Jan Cremer

Painter / writer Jan Cremer (Enschede, 1940) has specialized in graphic techniques since the beginning of his training at the various art academies he attended. In addition, he taught himself painting and sculpture.

Jan Cremer first studied at the Academy of Visual Arts and Industry (AKI) in Enschede, where he makes his first linocuts in 1955. At the academy "Art Exercise" in Arnhem he learned the first principles of lithography from Hendrik Valk. Later, at the academies of The Hague and Paris as a student of Paul Citroen and Ossip Zadkine, he mainly specialized in lithography

Jan Cremer left for Paris in 1959 with a grant from the French government, where he ended up in Rue Santeuil, the famous hide-out store with the workshops of, among others, Bogart, Appel and Corneille. There he assisted Bram Bogart. Later he worked with Karel Appel, Jean Pons, Piet Clement and Peter Bramsen, among others.

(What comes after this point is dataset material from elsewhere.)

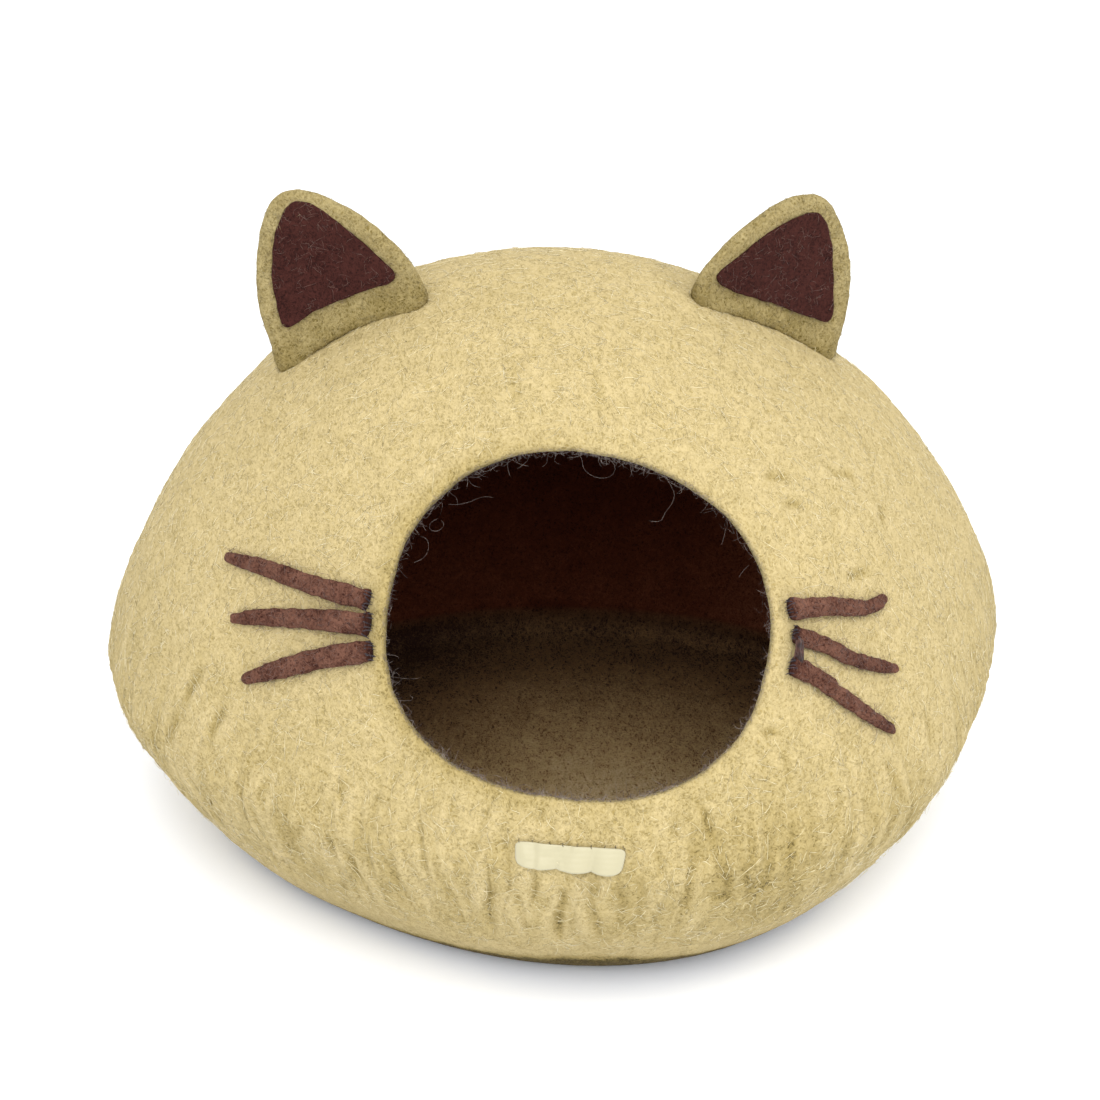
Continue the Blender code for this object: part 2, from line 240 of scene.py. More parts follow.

His definitive departure to America in 1965 caused his visual art in the Netherlands to temporarily fade into the background. Jan Cremer started painting Dutch landscapes in New York. This very colorful and above all tightly composed "Dutch Realism", with cows, farmers and tulip fields, formed a break with the strongly abstract expressionist work from the years before. The theme of Dutch landscapes keeps recurring in Cremer's complete oeuvre, but the steppes, deserts and mountain ranges of Siberia and Mongolia, regions that he frequently travels, are a permanent source of inspiration. Just as the southern French and Italian landscape remain the "classic" themes in which he sometimes delves for months.